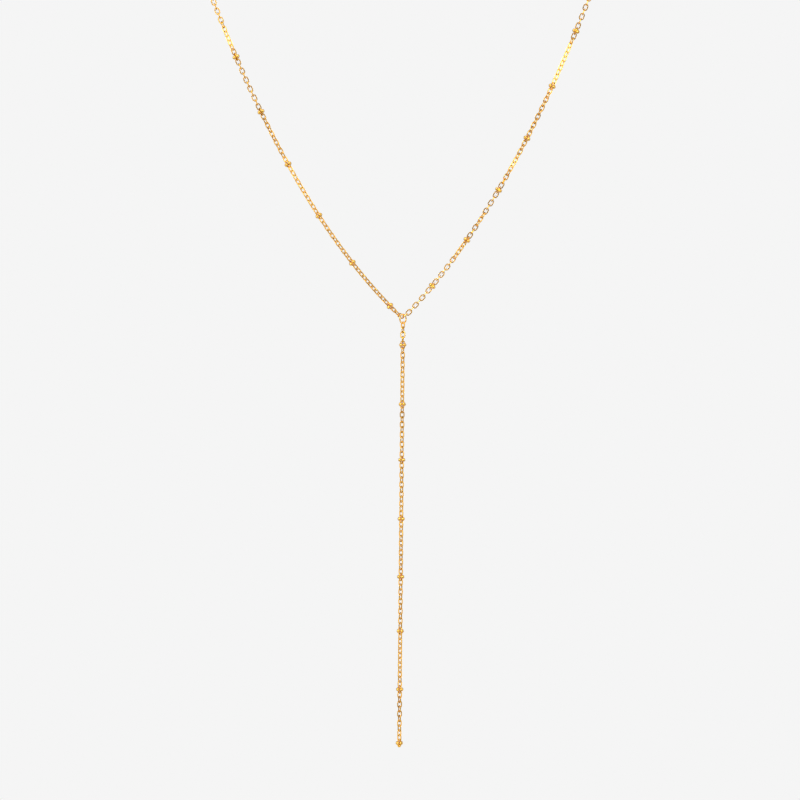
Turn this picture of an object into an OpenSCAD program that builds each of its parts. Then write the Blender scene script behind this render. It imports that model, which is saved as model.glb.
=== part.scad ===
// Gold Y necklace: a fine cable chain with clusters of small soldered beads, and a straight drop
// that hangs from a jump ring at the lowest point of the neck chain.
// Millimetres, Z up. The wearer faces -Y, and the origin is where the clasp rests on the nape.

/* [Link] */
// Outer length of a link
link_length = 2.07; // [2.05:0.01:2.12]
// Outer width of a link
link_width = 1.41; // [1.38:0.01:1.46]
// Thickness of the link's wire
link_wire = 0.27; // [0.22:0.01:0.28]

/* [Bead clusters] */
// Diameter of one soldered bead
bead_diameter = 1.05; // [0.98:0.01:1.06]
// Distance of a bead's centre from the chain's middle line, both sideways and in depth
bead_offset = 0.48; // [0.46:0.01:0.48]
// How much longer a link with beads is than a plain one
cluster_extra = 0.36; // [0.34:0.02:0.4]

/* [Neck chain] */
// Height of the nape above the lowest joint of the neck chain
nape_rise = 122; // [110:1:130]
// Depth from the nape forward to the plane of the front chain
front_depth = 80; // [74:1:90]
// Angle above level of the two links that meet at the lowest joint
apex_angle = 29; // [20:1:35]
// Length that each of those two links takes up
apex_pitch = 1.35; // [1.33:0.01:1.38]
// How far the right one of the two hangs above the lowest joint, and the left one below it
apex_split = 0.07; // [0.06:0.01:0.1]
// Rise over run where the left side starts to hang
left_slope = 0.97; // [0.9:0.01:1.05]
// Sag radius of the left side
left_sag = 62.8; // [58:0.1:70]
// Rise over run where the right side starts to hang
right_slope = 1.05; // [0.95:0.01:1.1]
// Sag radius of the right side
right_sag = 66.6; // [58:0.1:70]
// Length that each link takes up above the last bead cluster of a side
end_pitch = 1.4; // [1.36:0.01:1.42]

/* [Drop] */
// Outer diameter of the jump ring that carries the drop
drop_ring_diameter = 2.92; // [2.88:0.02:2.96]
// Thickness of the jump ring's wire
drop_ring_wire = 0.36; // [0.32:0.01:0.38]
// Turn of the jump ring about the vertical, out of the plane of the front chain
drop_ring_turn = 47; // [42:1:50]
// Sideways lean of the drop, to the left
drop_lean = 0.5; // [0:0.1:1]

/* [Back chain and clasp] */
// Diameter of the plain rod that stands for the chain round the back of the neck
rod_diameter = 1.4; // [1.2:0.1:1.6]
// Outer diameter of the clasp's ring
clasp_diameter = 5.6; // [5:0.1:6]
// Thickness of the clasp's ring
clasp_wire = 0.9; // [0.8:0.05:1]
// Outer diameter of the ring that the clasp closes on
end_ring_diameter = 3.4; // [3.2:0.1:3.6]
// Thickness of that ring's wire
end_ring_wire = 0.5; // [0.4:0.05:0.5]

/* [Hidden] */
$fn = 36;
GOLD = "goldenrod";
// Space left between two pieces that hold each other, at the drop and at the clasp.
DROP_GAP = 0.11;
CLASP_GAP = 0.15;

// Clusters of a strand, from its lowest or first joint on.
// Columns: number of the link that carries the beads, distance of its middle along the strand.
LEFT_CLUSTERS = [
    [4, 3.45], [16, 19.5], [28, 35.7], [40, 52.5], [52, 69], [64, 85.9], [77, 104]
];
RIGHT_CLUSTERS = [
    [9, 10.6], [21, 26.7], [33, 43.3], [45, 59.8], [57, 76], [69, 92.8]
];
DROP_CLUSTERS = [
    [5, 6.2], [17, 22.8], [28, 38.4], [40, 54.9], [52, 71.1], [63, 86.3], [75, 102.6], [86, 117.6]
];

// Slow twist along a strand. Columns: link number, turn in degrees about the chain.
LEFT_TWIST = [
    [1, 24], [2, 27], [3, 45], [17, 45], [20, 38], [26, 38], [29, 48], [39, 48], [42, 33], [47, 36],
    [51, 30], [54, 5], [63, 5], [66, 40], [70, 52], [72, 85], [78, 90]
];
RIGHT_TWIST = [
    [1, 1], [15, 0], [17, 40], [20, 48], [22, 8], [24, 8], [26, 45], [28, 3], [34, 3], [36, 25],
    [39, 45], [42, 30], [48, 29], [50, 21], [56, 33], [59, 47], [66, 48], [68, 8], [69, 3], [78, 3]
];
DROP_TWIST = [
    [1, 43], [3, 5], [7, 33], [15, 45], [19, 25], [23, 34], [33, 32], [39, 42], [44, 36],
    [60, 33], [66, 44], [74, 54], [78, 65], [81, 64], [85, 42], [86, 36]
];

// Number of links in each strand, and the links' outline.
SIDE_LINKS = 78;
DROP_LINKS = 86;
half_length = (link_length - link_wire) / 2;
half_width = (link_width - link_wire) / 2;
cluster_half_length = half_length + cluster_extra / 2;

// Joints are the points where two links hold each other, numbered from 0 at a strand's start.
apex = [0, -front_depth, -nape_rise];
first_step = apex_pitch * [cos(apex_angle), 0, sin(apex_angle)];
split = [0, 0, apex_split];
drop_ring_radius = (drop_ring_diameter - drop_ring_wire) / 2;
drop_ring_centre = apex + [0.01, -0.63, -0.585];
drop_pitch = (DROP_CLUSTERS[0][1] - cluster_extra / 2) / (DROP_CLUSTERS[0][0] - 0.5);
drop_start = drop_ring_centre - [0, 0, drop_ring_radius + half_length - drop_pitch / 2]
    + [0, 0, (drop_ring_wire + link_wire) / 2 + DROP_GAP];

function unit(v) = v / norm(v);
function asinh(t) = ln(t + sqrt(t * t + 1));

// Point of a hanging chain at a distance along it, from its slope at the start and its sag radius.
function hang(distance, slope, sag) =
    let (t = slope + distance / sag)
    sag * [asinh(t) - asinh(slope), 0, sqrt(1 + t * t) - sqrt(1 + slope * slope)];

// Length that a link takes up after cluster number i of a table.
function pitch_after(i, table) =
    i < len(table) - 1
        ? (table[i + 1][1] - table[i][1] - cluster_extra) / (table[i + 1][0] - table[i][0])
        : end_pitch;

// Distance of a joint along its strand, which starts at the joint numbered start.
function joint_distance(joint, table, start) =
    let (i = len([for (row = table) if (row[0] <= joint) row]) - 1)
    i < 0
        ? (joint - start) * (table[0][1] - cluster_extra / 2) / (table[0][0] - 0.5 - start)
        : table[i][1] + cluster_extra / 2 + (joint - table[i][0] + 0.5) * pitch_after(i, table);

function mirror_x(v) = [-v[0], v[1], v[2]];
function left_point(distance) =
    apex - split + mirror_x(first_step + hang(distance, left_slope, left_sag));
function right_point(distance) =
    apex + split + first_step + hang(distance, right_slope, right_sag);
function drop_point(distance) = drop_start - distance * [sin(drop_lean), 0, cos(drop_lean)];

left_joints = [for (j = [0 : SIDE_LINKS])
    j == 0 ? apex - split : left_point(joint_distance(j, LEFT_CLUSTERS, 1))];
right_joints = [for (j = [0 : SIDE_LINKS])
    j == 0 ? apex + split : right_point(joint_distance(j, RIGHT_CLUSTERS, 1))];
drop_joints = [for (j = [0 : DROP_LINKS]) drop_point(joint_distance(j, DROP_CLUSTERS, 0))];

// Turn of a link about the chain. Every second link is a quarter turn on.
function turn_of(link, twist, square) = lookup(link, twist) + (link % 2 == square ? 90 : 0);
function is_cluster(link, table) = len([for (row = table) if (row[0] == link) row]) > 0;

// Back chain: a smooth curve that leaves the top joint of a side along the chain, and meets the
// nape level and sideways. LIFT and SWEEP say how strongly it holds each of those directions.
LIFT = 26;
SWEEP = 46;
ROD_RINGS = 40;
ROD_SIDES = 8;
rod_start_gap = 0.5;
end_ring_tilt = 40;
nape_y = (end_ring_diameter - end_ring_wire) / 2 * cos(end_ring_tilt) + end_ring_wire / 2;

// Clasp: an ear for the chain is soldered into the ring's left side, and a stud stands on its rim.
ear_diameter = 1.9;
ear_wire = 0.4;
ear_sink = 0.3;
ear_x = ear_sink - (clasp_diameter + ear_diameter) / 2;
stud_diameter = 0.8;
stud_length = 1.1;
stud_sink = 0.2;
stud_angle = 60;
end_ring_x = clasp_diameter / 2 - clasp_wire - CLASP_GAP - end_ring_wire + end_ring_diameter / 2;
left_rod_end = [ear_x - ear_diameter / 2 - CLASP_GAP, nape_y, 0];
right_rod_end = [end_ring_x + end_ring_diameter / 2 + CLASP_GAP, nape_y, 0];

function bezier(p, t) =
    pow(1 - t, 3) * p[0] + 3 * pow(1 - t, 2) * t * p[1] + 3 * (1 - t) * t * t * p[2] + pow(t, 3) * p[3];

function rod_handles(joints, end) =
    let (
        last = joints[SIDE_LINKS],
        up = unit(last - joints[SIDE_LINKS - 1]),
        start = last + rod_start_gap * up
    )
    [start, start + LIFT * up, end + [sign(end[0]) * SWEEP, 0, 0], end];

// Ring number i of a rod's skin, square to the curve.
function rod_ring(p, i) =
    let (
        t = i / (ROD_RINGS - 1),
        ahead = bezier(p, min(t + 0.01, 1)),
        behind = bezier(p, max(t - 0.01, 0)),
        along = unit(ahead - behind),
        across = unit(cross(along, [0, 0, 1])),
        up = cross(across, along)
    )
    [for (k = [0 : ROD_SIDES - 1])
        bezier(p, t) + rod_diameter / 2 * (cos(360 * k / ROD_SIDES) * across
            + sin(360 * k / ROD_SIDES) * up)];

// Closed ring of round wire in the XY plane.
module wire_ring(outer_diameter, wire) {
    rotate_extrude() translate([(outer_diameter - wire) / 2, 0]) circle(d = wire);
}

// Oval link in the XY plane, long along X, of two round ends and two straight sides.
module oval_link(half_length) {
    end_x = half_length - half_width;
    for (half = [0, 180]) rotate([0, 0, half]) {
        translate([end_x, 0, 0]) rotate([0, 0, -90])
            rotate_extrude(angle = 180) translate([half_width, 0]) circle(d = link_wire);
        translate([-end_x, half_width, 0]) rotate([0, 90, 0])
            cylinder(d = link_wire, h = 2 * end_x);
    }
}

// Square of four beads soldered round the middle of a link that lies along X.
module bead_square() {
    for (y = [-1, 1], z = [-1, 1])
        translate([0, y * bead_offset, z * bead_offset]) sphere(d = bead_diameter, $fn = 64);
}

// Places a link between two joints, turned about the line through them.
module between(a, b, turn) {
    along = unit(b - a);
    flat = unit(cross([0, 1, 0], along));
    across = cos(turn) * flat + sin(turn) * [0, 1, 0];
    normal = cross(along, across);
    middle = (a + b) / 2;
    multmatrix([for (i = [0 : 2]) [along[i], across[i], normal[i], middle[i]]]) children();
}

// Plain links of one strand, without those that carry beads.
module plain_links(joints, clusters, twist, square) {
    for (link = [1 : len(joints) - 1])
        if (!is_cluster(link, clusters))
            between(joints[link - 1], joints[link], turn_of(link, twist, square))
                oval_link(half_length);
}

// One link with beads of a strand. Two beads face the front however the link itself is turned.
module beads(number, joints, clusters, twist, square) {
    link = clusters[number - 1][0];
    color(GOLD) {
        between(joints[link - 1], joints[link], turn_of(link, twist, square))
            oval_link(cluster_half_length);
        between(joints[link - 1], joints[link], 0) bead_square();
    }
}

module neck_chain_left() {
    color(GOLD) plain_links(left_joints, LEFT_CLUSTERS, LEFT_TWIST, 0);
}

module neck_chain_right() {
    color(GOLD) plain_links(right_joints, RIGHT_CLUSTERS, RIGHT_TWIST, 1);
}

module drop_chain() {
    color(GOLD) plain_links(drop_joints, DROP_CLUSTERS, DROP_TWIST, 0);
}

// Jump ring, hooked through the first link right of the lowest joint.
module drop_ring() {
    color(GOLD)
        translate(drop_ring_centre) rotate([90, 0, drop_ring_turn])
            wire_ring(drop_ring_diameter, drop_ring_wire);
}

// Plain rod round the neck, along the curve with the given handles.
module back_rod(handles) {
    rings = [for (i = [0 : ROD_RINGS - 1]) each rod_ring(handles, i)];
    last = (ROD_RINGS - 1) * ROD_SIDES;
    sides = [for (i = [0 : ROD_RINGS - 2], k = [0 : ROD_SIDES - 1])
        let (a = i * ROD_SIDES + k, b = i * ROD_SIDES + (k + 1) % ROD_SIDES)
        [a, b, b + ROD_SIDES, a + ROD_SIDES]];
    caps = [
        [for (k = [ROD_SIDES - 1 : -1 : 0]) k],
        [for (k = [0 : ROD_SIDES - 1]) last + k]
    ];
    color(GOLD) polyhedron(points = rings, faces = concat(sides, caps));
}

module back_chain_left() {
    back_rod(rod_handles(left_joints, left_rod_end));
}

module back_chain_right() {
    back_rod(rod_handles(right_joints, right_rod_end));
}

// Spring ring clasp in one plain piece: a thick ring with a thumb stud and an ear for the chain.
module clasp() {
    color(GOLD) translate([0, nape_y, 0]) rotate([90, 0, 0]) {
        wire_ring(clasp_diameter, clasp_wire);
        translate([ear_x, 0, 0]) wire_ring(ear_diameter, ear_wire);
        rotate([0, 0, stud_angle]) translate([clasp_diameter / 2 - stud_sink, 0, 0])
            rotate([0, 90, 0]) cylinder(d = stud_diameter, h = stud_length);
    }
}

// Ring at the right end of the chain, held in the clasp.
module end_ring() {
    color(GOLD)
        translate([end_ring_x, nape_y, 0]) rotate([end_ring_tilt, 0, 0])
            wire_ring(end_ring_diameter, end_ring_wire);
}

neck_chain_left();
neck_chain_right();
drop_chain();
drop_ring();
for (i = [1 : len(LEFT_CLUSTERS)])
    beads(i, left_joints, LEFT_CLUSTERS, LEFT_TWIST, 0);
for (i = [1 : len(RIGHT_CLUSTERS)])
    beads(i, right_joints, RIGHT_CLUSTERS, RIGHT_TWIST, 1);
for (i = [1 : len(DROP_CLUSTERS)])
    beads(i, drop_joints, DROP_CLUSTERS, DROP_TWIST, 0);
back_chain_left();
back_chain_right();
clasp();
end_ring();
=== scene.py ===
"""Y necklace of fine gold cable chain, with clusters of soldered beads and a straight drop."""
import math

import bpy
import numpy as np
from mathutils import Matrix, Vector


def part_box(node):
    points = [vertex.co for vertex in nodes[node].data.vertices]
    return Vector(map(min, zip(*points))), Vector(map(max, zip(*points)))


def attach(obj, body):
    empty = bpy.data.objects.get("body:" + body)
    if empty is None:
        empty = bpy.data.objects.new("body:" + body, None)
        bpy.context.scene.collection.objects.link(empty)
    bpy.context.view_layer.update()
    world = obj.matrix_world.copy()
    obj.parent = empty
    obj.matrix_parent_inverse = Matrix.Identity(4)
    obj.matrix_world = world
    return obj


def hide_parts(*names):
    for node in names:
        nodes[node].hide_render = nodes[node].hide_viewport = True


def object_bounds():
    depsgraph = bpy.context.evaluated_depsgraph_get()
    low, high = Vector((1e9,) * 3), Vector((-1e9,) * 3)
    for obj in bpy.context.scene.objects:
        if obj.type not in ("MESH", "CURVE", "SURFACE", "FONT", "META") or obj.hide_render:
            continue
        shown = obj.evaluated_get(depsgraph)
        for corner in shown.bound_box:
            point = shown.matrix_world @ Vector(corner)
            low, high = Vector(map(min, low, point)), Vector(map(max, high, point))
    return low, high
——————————
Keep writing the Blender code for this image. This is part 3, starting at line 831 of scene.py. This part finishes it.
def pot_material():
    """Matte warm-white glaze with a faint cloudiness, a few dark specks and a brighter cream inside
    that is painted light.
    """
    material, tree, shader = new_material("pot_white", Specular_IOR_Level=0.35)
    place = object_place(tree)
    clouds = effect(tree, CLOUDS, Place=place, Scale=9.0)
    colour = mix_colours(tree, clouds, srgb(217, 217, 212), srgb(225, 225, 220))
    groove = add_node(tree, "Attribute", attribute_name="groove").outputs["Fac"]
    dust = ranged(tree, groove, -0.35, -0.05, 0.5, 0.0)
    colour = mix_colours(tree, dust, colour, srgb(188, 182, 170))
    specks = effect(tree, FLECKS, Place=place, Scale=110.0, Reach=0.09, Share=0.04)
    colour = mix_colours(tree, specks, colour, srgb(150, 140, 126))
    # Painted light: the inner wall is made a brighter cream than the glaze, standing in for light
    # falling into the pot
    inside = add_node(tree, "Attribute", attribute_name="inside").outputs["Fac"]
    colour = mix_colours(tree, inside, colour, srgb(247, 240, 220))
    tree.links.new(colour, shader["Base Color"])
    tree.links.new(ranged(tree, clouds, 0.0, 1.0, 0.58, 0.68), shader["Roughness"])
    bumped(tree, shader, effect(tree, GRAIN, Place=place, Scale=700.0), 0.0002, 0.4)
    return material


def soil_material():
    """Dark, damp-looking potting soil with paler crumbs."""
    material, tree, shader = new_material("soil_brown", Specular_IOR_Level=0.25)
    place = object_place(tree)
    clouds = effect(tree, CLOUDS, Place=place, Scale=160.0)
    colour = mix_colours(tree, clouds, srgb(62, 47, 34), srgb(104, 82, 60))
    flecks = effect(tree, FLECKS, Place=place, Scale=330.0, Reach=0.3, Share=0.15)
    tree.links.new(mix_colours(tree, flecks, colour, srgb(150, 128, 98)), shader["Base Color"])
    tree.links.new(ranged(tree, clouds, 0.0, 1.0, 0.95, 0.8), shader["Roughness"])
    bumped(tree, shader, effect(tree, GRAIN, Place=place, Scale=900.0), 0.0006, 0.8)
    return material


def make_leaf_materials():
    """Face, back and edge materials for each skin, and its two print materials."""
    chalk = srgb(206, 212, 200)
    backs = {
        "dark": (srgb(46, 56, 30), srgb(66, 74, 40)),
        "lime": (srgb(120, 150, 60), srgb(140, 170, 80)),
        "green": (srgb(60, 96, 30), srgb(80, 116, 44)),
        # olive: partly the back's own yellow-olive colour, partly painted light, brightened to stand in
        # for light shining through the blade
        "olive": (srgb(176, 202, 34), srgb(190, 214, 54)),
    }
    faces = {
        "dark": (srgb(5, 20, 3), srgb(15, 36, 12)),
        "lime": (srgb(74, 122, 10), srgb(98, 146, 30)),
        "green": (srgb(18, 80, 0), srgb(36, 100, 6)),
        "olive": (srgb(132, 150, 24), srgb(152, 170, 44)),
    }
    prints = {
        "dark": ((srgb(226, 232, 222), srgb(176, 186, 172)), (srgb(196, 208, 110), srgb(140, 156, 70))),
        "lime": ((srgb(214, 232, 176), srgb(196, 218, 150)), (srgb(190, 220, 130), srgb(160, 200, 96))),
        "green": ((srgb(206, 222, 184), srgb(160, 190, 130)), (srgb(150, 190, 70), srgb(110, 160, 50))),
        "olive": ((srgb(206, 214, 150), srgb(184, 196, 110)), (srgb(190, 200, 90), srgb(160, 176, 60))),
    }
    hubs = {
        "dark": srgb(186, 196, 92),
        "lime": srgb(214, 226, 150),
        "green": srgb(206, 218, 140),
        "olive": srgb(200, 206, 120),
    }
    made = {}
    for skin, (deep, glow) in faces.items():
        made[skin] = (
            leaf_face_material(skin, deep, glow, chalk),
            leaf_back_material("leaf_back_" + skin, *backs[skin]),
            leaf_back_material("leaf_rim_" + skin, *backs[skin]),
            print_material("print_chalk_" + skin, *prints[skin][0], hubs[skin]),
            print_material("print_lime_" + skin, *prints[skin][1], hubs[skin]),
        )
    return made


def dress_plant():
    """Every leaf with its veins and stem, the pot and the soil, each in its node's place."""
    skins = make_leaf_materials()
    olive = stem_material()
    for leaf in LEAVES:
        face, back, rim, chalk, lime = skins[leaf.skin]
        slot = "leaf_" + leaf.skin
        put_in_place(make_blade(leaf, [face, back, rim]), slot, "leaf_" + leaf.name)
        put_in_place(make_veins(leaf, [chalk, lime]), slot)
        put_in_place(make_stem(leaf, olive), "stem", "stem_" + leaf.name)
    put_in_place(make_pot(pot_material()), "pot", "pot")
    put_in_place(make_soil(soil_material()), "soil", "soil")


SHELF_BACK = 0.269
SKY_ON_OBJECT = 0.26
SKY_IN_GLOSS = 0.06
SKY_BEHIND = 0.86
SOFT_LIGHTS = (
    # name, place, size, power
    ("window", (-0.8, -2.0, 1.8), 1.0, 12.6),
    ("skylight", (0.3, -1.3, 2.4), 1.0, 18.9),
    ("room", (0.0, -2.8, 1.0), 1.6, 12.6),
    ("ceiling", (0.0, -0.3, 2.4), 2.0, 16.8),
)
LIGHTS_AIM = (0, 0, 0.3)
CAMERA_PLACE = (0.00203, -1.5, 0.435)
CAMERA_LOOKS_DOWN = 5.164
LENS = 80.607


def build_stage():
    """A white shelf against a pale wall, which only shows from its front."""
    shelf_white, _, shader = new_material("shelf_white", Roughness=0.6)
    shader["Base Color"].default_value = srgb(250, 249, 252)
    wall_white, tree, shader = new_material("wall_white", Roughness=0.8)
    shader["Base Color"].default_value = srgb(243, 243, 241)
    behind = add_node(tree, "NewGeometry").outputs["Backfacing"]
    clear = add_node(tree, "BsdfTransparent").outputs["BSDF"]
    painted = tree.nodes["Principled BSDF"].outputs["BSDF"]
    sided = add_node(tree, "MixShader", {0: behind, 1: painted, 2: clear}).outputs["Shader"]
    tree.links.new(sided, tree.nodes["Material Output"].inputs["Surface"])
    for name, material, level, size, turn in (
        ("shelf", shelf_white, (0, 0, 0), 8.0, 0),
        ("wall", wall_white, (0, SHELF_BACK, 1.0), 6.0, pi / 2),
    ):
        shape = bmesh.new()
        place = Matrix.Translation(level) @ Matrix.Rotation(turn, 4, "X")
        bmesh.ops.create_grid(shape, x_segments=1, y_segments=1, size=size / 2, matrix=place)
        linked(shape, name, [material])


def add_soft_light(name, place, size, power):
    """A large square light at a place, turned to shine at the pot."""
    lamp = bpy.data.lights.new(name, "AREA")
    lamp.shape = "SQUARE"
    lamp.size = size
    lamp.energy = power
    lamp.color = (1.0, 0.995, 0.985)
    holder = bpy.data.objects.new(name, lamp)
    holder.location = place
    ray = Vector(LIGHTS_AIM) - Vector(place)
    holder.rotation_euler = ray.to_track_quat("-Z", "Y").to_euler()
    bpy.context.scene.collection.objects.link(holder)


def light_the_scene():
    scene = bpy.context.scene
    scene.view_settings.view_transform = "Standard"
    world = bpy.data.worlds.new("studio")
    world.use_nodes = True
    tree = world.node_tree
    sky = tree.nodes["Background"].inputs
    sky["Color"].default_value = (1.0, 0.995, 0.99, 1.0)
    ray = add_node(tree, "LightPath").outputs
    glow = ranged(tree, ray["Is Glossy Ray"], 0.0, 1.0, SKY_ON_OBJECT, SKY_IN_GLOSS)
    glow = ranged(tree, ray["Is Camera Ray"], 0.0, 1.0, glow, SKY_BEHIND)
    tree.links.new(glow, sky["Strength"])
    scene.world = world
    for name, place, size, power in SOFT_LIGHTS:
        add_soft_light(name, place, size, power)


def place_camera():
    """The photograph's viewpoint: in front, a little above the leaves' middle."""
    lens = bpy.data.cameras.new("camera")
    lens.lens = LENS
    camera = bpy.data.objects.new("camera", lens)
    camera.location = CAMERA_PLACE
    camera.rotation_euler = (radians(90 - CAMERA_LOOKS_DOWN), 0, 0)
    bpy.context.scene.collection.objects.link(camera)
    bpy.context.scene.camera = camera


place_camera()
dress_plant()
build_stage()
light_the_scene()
——————————
* Task goal *
Print exactly the run of lines that starts at the line with "in the clasp." and ends at the line with "low, high = Vector((1e9,)". Leave out every other line.

* Written response *
// Ring at the right end of the chain, held in the clasp.
module end_ring() {
    color(GOLD)
        translate([end_ring_x, nape_y, 0]) rotate([end_ring_tilt, 0, 0])
            wire_ring(end_ring_diameter, end_ring_wire);
}

neck_chain_left();
neck_chain_right();
drop_chain();
drop_ring();
for (i = [1 : len(LEFT_CLUSTERS)])
    beads(i, left_joints, LEFT_CLUSTERS, LEFT_TWIST, 0);
for (i = [1 : len(RIGHT_CLUSTERS)])
    beads(i, right_joints, RIGHT_CLUSTERS, RIGHT_TWIST, 1);
for (i = [1 : len(DROP_CLUSTERS)])
    beads(i, drop_joints, DROP_CLUSTERS, DROP_TWIST, 0);
back_chain_left();
back_chain_right();
clasp();
end_ring();
=== scene.py ===
"""Y necklace of fine gold cable chain, with clusters of soldered beads and a straight drop."""
import math

import bpy
import numpy as np
from mathutils import Matrix, Vector


def part_box(node):
    points = [vertex.co for vertex in nodes[node].data.vertices]
    return Vector(map(min, zip(*points))), Vector(map(max, zip(*points)))


def attach(obj, body):
    empty = bpy.data.objects.get("body:" + body)
    if empty is None:
        empty = bpy.data.objects.new("body:" + body, None)
        bpy.context.scene.collection.objects.link(empty)
    bpy.context.view_layer.update()
    world = obj.matrix_world.copy()
    obj.parent = empty
    obj.matrix_parent_inverse = Matrix.Identity(4)
    obj.matrix_world = world
    return obj


def hide_parts(*names):
    for node in names:
        nodes[node].hide_render = nodes[node].hide_viewport = True


def object_bounds():
    depsgraph = bpy.context.evaluated_depsgraph_get()
    low, high = Vector((1e9,) * 3), Vector((-1e9,) * 3)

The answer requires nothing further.